TASK PROMPT: Beginning with the line where "cad_parts[node].hide_render = cad_parts[node].hide_viewport" appears, retype every remaining line of the data below, both the first and last included.

GIVEN DATA:
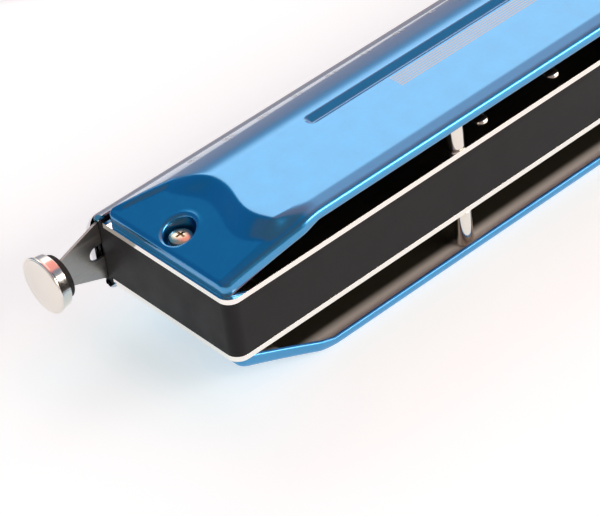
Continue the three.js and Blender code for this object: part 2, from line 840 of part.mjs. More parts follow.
// A shallow channel in front of the slide, whose lips guide the slide's long edges
function makeCage() {
  const h = cageHeight / 2;
  const [y0, y1] = [cageFrontY - overrun, cageRearY + overrun];
  let cage = block(-halfLength, halfLength, cageFrontY, cageRearY, -h, h);
  for (const side of [-1, 1]) {
    const [z0, z1] = side > 0 ? [h - cageLip, h] : [-h, cageLip - h];
    cage = cage.add(block(-halfLength, halfLength, cageFrontY, backPlateFrontY, z0, z1));
  }
  const tools = mouthScrewHoles(y0, y1, mouthScrewRadius + fitGap);
  for (let hole = 0; hole < holeCount; hole += 1) {
    tools.push(windowTool(holeX(hole), 0, cageWindow, cageWindow, y0, y1));
  }
  return toGeometry(cutAll(cage, tools));
}

// Mouthpiece

// A rounded rectangle in X and Z at a depth y
function roundedSection(halfWidth, halfHeight, radius, y) {
  const points = [];
  const steps = mouthCornerSteps;
  const cornerSigns = [[1, 1], [-1, 1], [-1, -1], [1, -1]];
  cornerSigns.forEach(([sx, sz], quarter) => {
    for (let i = 0; i <= steps; i += 1) {
      const angle = (quarter + i / steps) * Math.PI / 2;
      const x = sx * (halfWidth - radius) + radius * Math.cos(angle);
      const z = sz * (halfHeight - radius) + radius * Math.sin(angle);
      points.push(new THREE.Vector3(x, y, z));
    }
  });
  return points;
}

// The bar's cross-section at a share of its depth, full behind and drawn in to the front
function mouthpieceSection(share) {
  const along = share * mouthpieceFrontShare;
  const bulge = (1 - along ** mouthpieceFullness) ** (1 / mouthpieceFullness);
  const halfHeight = mouthpieceHeight / 2 * bulge;
  const drawnIn = mouthpieceEndRound * (1 - Math.sqrt(1 - along ** 2));
  const radius = Math.min(mouthpieceCorner + drawnIn, halfHeight * mouthpieceCornerShare);
  const y = mouthRearY - share * mouthpieceDepth;
  return roundedSection(mouthEndX - drawnIn, halfHeight, radius, y);
}

function makeMouthpiece() {
  const sections = mouthpieceDepthShares.map(mouthpieceSection);
  const body = loft(sections, (point) => new THREE.Vector2(point.x, point.z));
  const x = mouthEndX + overrun;
  const [y0, y1] = [mouthFrontY - overrun, mouthRearY + overrun];
  const tools = mouthScrewHoles(y0, y1, mouthScrewRadius + fitGap);
  const flangeRoom = flangeHeight / 2 + fitGap;
  const cageRoom = cageHeight / 2 + fitGap;
  tools.push(block(-x, x, flangeFrontY - fitGap, y1, -flangeRoom, flangeRoom));
  tools.push(block(-x, x, cageFrontY, y1, -cageRoom, cageRoom));
  const headSeatY = mouthFrontY + mouthScrewHeadDepth + mouthScrewHeadHeight;
  for (const side of [-1, 1]) {
    tools.push(rodY(side * mouthScrewX, 0, y0, headSeatY, mouthScrewHeadRadius + fitGap));
  }
  for (let hole = 0; hole < holeCount; hole += 1) {
    tools.push(rodY(holeX(hole), 0, y0, y1, mouthHoleRadius, mouthHoleSides));
  }
  return toGeometry(cutAll(body, tools));
}

// A screw with its head up and its seat at zero
function makeMouthScrew() {
  const seatY = mouthFrontY + mouthScrewHeadDepth + mouthScrewHeadHeight;
  const length = flangeFrontY + mouthScrewReach - seatY;
  const [r, head, top] = [mouthScrewRadius, mouthScrewHeadRadius, mouthScrewHeadHeight];
  const crown = mouthScrewCrownShares.map(([wide, high]) => [head * wide, top * high]);
  const shank = [[0, -length], [r, -length], [r, 0], [head, 0]];
  const screw = turned([...shank, ...crown], 0, 0, smallSides);
  const [w, l] = [crossWidth / 2, crossLength / 2 * mouthScrewCrossShare];
  const z0 = top * mouthScrewCrossFloorShare;
  const recess = block(-w, w, -l, l, z0, top + overrun).add(block(-l, l, -w, w, z0, top + overrun));
  return toGeometry(screw.subtract(recess));
}

// Button and bumper, turned about X: the profile's height runs along +X from the back face

function turnedAlongX(profile) {
  const points = profile.map(([radius, height]) => new THREE.Vector2(radius, height));
  const geometry = new THREE.LatheGeometry(points, buttonSides);
  geometry.rotateZ(-Math.PI / 2);
  return toSolid(geometry);
}

function tongueSocket(length) {
  const y = slideThickness / 2 + fitGap;
  const z = slideTongueHeight / 2 + fitGap;
  return block(-overrun, length, -y, y, -z, z);
}

function makeButton() {
  const dome = buttonDomeShares.map(([wide, high]) => [
    buttonRadius * wide, buttonLength + buttonDome * high,
  ]);
  const button = turnedAlongX([
    [0, 0], [buttonWaistRadius - buttonBack, 0], [buttonWaistRadius, buttonBack],
    [buttonSideRadius, buttonLength - 2 * buttonEdge], [buttonRadius, buttonLength - buttonEdge],
    ...dome,
  ]);
  const socket = tongueSocket(slideTongueLength - bumperLength + fitGap);
  return toGeometry(button.subtract(socket));
}

function makeBumper() {
  const roll = bumperLength * bumperRollShare;
  const bumper = turnedAlongX([
    [0, 0], [bumperRadius - roll, 0], [bumperRadius, roll], [bumperRadius, bumperLength], [0, bumperLength],
  ]);
  return toGeometry(bumper.subtract(tongueSocket(bumperLength + overrun)));
}

// Return spring: a wire with a fixed leg, a short coil on the peg, and a moving leg whose tip
// turns forward into the slide
function makeSpring() {
  const points = [];
  const coilZ = -springCoilDrop;
  const coilBackY = flangeFrontY + springPocketDepth - springWireRadius - fitGap;
  const coilFrontY = coilBackY - springTurns * springCoilPitch;
  const legDrop = springCoilRadius;
  points.push(new THREE.Vector3(springCoilX - springLegLength, coilBackY, coilZ - legDrop));
  const steps = springTurns * springCoilSteps;
  for (let i = 0; i <= steps; i += 1) {
    const angle = -Math.PI / 2 + 2 * Math.PI * i / springCoilSteps;
    const y = THREE.MathUtils.lerp(coilBackY, coilFrontY, i / steps);
    points.push(new THREE.Vector3(
      springCoilX + springCoilRadius * Math.cos(angle), y, coilZ + springCoilRadius * Math.sin(angle),
    ));
  }
  const tip = new THREE.Vector3(springTipX, coilFrontY, springTipRise);
  points.push(points.at(-1).clone().lerp(tip, springLegShare));
  points.push(tip.clone().add(new THREE.Vector3(0, 0, -springWireRadius * 2)));
  points.push(tip.clone().add(new THREE.Vector3(0, -springWireRadius * 2, 0)));
  points.push(new THREE.Vector3(springTipX, slideFrontY, springTipRise));
  const wire = new THREE.CatmullRomCurve3(points, false, 'centripetal');
  const section = new THREE.Shape();
  section.absarc(0, 0, springWireRadius, 0, 2 * Math.PI, false);
  const geometry = new THREE.ExtrudeGeometry(section, {
    steps: springWireSteps, curveSegments: springWireSides, extrudePath: wire, bevelEnabled: false,
  });
  return toGeometry(toSolid(geometry));
}

// Materials

function finish(color, roughness, metalness) {
  return new THREE.MeshStandardMaterial({ color, roughness, metalness });
}

const combPlastic = () => finish(0x3d3d40, 0.45, 0);
const plateNickel = () => finish(0xe8dcc8, 0.25, 1);
const coverBlue = () => finish(0x2f8fdc, 0.18, 1);
const chrome = () => finish(0xdfe2e6, 0.08, 1);
const nickel = () => finish(0xdcd4c6, 0.2, 1);
const slideSteel = () => finish(0x6c6660, 0.35, 1);
const blackSteel = () => finish(0x1d1d1f, 0.5, 1);
const springSteel = () => finish(0x9a9a9a, 0.3, 1);
const blackRubber = () => finish(0x111111, 0.8, 0);

const harmonica = new THREE.Group();
harmonica.position.set(0, -restStripCentre, overallHeight / 2);

function place(name, geometry, material, x = 0, y = 0, z = 0) {
  const mesh = new THREE.Mesh(geometry, material);
  mesh.name = name;
  mesh.position.set(x, y, z);
  harmonica.add(mesh);
  return mesh;
}

place('comb', makeComb(), combPlastic());

const reedPlate = makeReedPlate();
place('upper_reed_plate', reedPlate, plateNickel(), 0, 0, combThickness / 2);
place('lower_reed_plate', flipped(reedPlate), plateNickel(), 0, 0, -combThickness / 2);

place('upper_cover', makeCover(boltRadius + fitGap), coverBlue());
place('lower_cover', flipped(makeCover(nutSleeveRadius + fitGap)), coverBlue());

const sides = [['left', -1], ['right', 1]];
const post = makePost();
for (const [side, sign] of sides) {
  const seat = coverRiseToSeat();
  place(`cover_bolt_${side}`, makeCoverBolt(), nickel(), sign * boltX, boltY, seat);
  place(`cover_nut_${side}`, flipped(makeCoverNut()), nickel(), sign * boltX, boltY, -seat);
  const [postX, postY] = [sign * postSpacing / 2, rearY - postDepth];
  place(`upper_post_${side}`, post, nickel(), postX, postY, plateTop);
  place(`lower_post_${side}`, flipped(post), nickel(), postX, postY, -plateTop);
}

const plateScrew = makePlateScrew();
plateScrewPlaces().forEach(([x, y], index) => {
  place(`upper_plate_screw_${index + 1}`, plateScrew, nickel(), x, y, plateTop);
  place(`lower_plate_screw_${index + 1}`, flipped(plateScrew), nickel(), x, y, -plateTop);
});

place('slide_back_plate', makeBackPlate(), blackSteel());
place('slide_cage', makeCage(), blackSteel());
place('mouthpiece', makeMouthpiece(), chrome());
const mouthScrewSeatY = mouthFrontY + mouthScrewHeadDepth + mouthScrewHeadHeight;
for (const [side, sign] of sides) {
  const name = `mouthpiece_screw_${side}`;
  const screw = place(name, makeMouthScrew(), nickel(), sign * mouthScrewX, mouthScrewSeatY);
  screw.rotation.x = Math.PI / 2;
}
place('return_spring', makeSpring(), springSteel());

place('slide', makeSlide(), slideSteel());
place('button_bumper', makeBumper(), blackRubber(), bumperX, slideMiddleY);
place('button', makeButton(), nickel(), buttonX, slideMiddleY);

export default harmonica;
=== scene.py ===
"""A chromatic harmonica: smooth pressed covers, plates, mouthpiece, button and fasteners,
with their materials, light and camera. Lengths in the code are millimetres unless a name
ends in _m; the scene itself is in metres."""

import math

import bmesh
import bpy
import numpy as np
from mathutils import Matrix, Quaternion, Vector


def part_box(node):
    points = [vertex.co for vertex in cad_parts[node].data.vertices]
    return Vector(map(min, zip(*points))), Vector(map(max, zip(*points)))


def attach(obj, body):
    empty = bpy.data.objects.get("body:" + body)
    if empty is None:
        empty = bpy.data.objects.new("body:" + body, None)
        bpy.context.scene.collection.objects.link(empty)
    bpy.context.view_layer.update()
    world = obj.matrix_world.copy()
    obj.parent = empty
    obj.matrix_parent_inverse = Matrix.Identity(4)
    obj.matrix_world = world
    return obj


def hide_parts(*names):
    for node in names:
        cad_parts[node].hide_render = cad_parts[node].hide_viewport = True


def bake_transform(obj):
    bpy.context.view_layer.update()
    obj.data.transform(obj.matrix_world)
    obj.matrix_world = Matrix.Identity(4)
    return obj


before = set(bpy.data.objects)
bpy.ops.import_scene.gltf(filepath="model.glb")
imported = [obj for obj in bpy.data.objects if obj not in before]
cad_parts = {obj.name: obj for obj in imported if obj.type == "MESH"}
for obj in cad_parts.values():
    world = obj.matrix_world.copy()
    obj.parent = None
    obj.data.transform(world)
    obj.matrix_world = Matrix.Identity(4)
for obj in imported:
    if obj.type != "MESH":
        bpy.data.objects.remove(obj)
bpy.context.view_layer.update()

MM = 0.001
BODY = "body"
SLIDE_UNIT = "slide_unit"

# ---- sizes, in the part's frame. A depth runs from the reed plates' back edge to the front,
# an inset from the comb's end to its middle, and a rise up from the reed plate

HALF_LENGTH = 90.3
REAR_Y = 11.25
MID_Z = 17.0
PLATE_TOP = 24.65
SHEET = 0.7
RISE = 9.35
END_WALL = 2.5
END_INSET = 0.8
END_RUN = 20.7
FRONT_DEPTH = 36.8
FRONT_SLOPES = ((22.0, 0.0), (27.0, 0.416), (33.0, 0.60), (37.5, 0.80))
FRONT_ROLL = 0.6
SLOPE_ANGLE = math.radians(31)
PLAN_CORNER = 1.6
SCOOP_INSET = 16.05
SCOOP_SWING = 1.35
SCOOP_DEPTH = 19.5
SCOOP_PERIOD = 22.0
SCOOP_STEP = 4.5
SCOOP_SHARE = 0.8
GROOVE_DEPTH_AT = 20.7
GROOVE_HALF = 50.5
BOLT_X = 84.6
BOLT_DEPTH = 20.0
DIMPLE_RIM = 4.1
DIMPLE_ROUND = 0.9
DIMPLE_MARGIN = 4.6
SEAT_RADIUS = 2.5
POST_X = 29.2
POST_DEPTH = 2.0
HOLES = 16
PITCH = 9.2
HOLE_RADIUS = 3.6
HOLE_FLARE = 0.9
HOLE_ROUND = 2.2
MOUTH_REAR_Y = -26.6
MOUTH_DEPTH = 7.55
MOUTH_FRONT_Y = MOUTH_REAR_Y - MOUTH_DEPTH
MOUTH_REACH = 1.3
MOUTH_HALF_HEIGHT = 9.07
MOUTH_CORNER = 2.2
MOUTH_SCREW_X = 87.6
SLIDE_Y = -28.25
BUTTON_X = 102.3
FLOOR_Z = 0.0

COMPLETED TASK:
        cad_parts[node].hide_render = cad_parts[node].hide_viewport = True


def bake_transform(obj):
    bpy.context.view_layer.update()
    obj.data.transform(obj.matrix_world)
    obj.matrix_world = Matrix.Identity(4)
    return obj


before = set(bpy.data.objects)
bpy.ops.import_scene.gltf(filepath="model.glb")
imported = [obj for obj in bpy.data.objects if obj not in before]
cad_parts = {obj.name: obj for obj in imported if obj.type == "MESH"}
for obj in cad_parts.values():
    world = obj.matrix_world.copy()
    obj.parent = None
    obj.data.transform(world)
    obj.matrix_world = Matrix.Identity(4)
for obj in imported:
    if obj.type != "MESH":
        bpy.data.objects.remove(obj)
bpy.context.view_layer.update()

MM = 0.001
BODY = "body"
SLIDE_UNIT = "slide_unit"

# ---- sizes, in the part's frame. A depth runs from the reed plates' back edge to the front,
# an inset from the comb's end to its middle, and a rise up from the reed plate

HALF_LENGTH = 90.3
REAR_Y = 11.25
MID_Z = 17.0
PLATE_TOP = 24.65
SHEET = 0.7
RISE = 9.35
END_WALL = 2.5
END_INSET = 0.8
END_RUN = 20.7
FRONT_DEPTH = 36.8
FRONT_SLOPES = ((22.0, 0.0), (27.0, 0.416), (33.0, 0.60), (37.5, 0.80))
FRONT_ROLL = 0.6
SLOPE_ANGLE = math.radians(31)
PLAN_CORNER = 1.6
SCOOP_INSET = 16.05
SCOOP_SWING = 1.35
SCOOP_DEPTH = 19.5
SCOOP_PERIOD = 22.0
SCOOP_STEP = 4.5
SCOOP_SHARE = 0.8
GROOVE_DEPTH_AT = 20.7
GROOVE_HALF = 50.5
BOLT_X = 84.6
BOLT_DEPTH = 20.0
DIMPLE_RIM = 4.1
DIMPLE_ROUND = 0.9
DIMPLE_MARGIN = 4.6
SEAT_RADIUS = 2.5
POST_X = 29.2
POST_DEPTH = 2.0
HOLES = 16
PITCH = 9.2
HOLE_RADIUS = 3.6
HOLE_FLARE = 0.9
HOLE_ROUND = 2.2
MOUTH_REAR_Y = -26.6
MOUTH_DEPTH = 7.55
MOUTH_FRONT_Y = MOUTH_REAR_Y - MOUTH_DEPTH
MOUTH_REACH = 1.3
MOUTH_HALF_HEIGHT = 9.07
MOUTH_CORNER = 2.2
MOUTH_SCREW_X = 87.6
SLIDE_Y = -28.25
BUTTON_X = 102.3
FLOOR_Z = 0.0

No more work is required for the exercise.